### TASK DETAILS
Exactly repeat the lines starting at the one that holds "Write the FreeCAD" and ending at the one that holds "GASKET_SIDE_GAP = 0.05". Both end lines count; leave out everything else.

====

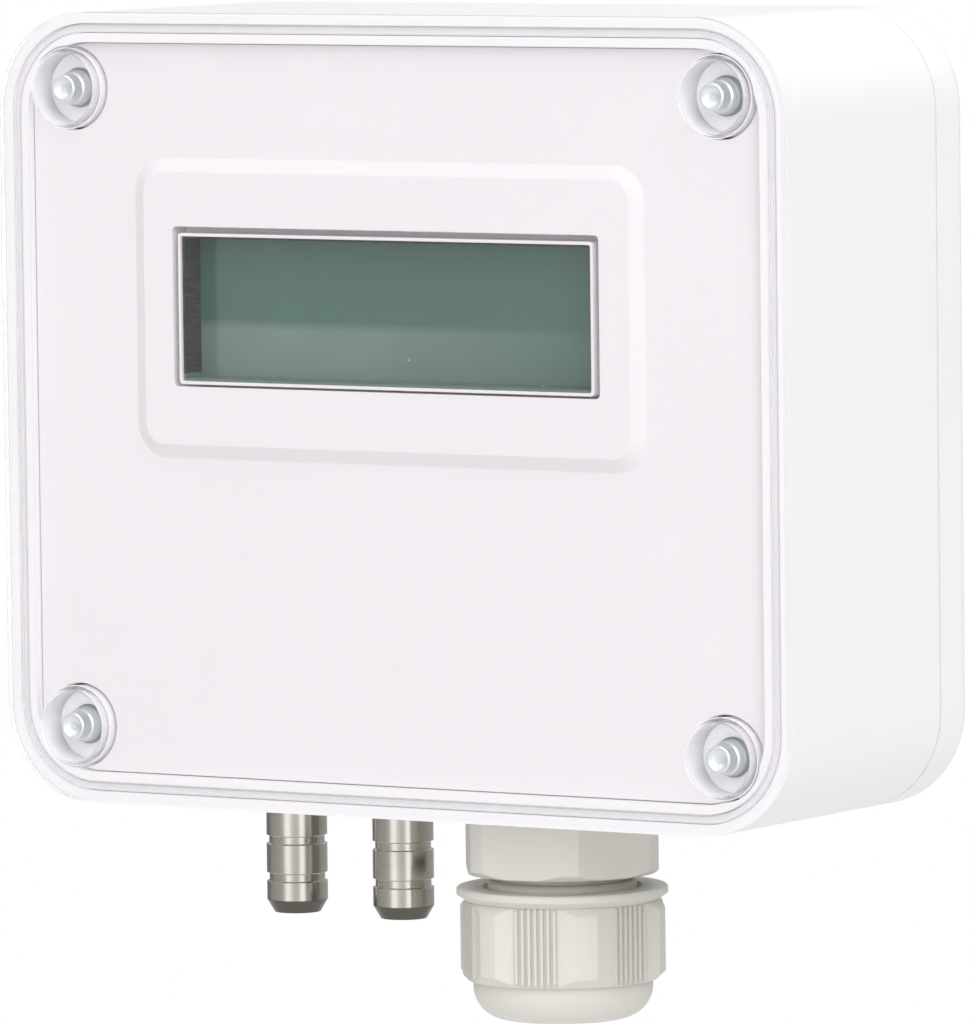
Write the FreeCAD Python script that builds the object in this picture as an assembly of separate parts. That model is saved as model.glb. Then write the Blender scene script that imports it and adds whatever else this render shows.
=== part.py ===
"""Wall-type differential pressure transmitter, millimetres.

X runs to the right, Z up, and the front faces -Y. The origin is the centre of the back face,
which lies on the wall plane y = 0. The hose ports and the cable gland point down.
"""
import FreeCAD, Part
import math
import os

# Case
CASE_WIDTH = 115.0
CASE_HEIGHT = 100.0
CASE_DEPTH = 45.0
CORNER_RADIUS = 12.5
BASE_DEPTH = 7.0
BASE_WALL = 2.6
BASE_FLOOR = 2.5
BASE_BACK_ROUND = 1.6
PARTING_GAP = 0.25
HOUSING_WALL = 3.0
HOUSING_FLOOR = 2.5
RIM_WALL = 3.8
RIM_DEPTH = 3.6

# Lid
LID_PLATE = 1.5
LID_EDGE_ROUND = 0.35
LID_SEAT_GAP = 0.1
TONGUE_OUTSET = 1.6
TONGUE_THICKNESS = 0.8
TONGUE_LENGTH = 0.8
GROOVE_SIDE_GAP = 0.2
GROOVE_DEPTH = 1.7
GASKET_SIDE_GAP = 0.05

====

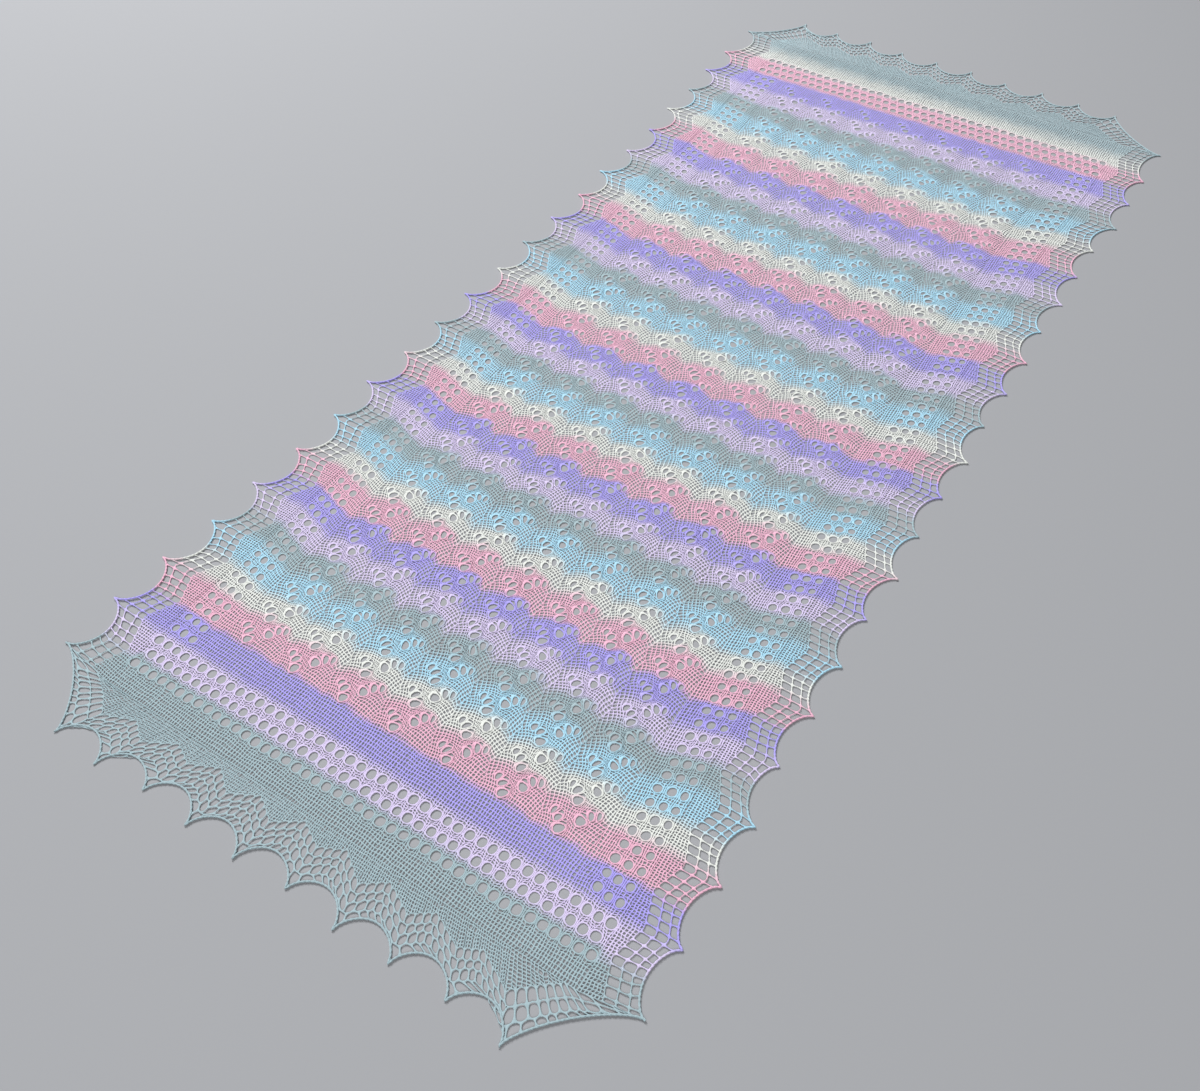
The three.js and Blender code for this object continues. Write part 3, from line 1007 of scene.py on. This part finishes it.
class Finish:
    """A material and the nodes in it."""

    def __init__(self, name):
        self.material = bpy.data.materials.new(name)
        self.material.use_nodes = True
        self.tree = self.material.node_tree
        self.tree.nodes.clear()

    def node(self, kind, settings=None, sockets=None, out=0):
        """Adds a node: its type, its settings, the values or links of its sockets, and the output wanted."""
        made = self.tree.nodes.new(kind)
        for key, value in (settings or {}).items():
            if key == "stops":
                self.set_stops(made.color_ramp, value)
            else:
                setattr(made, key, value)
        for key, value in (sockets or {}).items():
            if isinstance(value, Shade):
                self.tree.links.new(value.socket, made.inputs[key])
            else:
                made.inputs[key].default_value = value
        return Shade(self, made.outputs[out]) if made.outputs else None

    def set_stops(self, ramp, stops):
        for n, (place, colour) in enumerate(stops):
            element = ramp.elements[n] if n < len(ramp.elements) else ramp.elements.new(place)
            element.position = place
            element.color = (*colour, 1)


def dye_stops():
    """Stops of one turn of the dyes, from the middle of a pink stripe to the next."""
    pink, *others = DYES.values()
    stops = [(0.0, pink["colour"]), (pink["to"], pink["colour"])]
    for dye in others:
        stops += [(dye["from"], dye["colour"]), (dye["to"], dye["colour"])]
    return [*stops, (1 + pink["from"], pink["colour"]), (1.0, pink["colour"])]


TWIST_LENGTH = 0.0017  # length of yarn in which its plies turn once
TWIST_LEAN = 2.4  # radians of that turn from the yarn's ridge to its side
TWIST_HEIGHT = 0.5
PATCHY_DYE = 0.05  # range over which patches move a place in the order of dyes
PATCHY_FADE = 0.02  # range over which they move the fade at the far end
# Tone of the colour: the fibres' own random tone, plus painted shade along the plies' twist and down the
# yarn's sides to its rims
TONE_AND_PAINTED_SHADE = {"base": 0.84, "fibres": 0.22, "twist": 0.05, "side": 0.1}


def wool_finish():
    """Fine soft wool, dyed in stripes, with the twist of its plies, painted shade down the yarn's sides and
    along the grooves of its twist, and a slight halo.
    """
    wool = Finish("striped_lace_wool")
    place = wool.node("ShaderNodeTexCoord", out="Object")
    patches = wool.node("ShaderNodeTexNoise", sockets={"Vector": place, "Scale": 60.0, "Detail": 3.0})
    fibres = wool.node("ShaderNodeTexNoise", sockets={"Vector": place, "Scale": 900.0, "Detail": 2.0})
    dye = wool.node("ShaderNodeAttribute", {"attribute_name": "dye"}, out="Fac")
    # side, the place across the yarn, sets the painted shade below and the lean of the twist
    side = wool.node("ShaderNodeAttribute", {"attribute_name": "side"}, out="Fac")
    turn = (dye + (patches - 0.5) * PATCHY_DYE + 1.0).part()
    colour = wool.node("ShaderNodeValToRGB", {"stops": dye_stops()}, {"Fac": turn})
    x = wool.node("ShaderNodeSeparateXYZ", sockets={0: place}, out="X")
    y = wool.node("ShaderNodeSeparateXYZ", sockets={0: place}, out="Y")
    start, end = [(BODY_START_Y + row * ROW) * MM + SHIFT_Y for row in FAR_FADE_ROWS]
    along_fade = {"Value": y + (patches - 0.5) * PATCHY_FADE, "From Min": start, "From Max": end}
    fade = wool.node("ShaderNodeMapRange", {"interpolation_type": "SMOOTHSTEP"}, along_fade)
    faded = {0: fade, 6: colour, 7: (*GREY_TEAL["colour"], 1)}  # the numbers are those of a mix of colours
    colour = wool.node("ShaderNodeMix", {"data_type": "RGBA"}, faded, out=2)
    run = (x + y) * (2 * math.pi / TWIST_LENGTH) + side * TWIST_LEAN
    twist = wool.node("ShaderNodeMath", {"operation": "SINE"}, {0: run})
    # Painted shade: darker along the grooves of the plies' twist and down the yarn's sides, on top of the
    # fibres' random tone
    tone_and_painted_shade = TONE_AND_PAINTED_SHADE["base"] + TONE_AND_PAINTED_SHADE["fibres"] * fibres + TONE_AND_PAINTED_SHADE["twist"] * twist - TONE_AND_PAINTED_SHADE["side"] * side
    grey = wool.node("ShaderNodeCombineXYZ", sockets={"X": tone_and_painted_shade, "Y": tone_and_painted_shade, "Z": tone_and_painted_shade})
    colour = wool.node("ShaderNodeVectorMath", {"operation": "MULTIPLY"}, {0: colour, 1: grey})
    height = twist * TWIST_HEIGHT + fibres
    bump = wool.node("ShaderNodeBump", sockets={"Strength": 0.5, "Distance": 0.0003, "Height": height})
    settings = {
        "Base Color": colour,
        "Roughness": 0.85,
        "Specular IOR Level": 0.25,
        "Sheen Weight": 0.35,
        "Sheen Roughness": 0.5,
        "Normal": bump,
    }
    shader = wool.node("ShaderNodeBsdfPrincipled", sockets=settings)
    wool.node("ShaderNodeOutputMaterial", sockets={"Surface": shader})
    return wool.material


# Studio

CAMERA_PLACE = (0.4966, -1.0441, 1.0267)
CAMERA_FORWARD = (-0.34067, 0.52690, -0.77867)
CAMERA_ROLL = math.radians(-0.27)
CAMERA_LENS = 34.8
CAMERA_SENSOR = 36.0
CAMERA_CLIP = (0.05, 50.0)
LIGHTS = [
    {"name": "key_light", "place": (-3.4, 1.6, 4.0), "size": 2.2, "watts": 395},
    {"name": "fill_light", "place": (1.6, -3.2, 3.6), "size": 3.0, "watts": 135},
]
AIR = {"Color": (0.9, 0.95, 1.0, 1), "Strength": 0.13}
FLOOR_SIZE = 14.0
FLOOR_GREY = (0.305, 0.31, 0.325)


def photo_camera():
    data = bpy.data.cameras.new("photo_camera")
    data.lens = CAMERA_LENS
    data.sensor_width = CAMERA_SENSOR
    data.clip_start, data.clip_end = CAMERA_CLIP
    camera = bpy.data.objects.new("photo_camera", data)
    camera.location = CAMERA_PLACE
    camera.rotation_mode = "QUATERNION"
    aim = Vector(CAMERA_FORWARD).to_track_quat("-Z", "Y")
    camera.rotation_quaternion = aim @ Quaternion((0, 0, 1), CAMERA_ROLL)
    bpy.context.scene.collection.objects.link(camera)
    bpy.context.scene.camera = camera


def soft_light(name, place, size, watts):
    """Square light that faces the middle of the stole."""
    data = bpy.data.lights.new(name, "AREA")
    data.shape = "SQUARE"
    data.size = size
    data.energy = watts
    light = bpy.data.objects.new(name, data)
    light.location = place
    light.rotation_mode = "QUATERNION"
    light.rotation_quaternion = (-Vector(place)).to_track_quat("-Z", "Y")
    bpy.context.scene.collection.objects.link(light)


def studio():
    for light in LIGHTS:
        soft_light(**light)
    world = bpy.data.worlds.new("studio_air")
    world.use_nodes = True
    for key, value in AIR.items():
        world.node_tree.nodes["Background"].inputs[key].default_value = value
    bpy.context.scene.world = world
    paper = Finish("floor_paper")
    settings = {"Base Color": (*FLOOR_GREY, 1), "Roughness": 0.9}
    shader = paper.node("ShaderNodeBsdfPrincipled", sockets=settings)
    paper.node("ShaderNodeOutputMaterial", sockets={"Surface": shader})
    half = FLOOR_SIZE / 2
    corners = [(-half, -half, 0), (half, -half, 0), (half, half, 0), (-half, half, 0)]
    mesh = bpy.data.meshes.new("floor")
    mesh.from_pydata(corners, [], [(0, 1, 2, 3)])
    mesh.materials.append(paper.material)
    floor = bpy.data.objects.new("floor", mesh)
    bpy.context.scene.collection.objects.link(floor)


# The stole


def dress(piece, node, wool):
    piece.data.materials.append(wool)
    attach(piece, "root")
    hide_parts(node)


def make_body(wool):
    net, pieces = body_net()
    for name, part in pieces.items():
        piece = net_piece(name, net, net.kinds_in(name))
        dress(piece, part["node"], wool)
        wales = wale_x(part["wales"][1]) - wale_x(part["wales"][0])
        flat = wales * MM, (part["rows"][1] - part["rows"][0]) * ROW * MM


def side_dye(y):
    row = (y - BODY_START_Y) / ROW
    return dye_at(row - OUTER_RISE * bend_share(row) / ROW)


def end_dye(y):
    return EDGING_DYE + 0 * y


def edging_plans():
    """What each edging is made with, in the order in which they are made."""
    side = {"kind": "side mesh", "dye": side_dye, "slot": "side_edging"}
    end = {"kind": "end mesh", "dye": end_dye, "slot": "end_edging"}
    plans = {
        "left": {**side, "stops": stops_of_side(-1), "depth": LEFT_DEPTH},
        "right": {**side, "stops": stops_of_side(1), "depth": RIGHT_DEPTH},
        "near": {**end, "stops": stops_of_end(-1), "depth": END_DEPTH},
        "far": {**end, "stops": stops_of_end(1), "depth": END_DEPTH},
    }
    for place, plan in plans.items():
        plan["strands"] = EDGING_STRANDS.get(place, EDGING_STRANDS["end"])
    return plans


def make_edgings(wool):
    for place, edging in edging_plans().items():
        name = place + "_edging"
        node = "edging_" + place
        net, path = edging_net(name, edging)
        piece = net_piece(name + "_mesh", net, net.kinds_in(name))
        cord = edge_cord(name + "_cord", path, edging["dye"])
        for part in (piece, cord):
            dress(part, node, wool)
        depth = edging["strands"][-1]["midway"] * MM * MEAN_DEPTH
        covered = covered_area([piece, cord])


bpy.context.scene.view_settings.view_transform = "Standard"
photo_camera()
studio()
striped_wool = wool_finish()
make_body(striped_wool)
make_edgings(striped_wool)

====

### ANSWER TO THE PROBLEM
Write the FreeCAD Python script that builds the object in this picture as an assembly of separate parts. That model is saved as model.glb. Then write the Blender scene script that imports it and adds whatever else this render shows.
=== part.py ===
"""Wall-type differential pressure transmitter, millimetres.

X runs to the right, Z up, and the front faces -Y. The origin is the centre of the back face,
which lies on the wall plane y = 0. The hose ports and the cable gland point down.
"""
import FreeCAD, Part
import math
import os

# Case
CASE_WIDTH = 115.0
CASE_HEIGHT = 100.0
CASE_DEPTH = 45.0
CORNER_RADIUS = 12.5
BASE_DEPTH = 7.0
BASE_WALL = 2.6
BASE_FLOOR = 2.5
BASE_BACK_ROUND = 1.6
PARTING_GAP = 0.25
HOUSING_WALL = 3.0
HOUSING_FLOOR = 2.5
RIM_WALL = 3.8
RIM_DEPTH = 3.6

# Lid
LID_PLATE = 1.5
LID_EDGE_ROUND = 0.35
LID_SEAT_GAP = 0.1
TONGUE_OUTSET = 1.6
TONGUE_THICKNESS = 0.8
TONGUE_LENGTH = 0.8
GROOVE_SIDE_GAP = 0.2
GROOVE_DEPTH = 1.7
GASKET_SIDE_GAP = 0.05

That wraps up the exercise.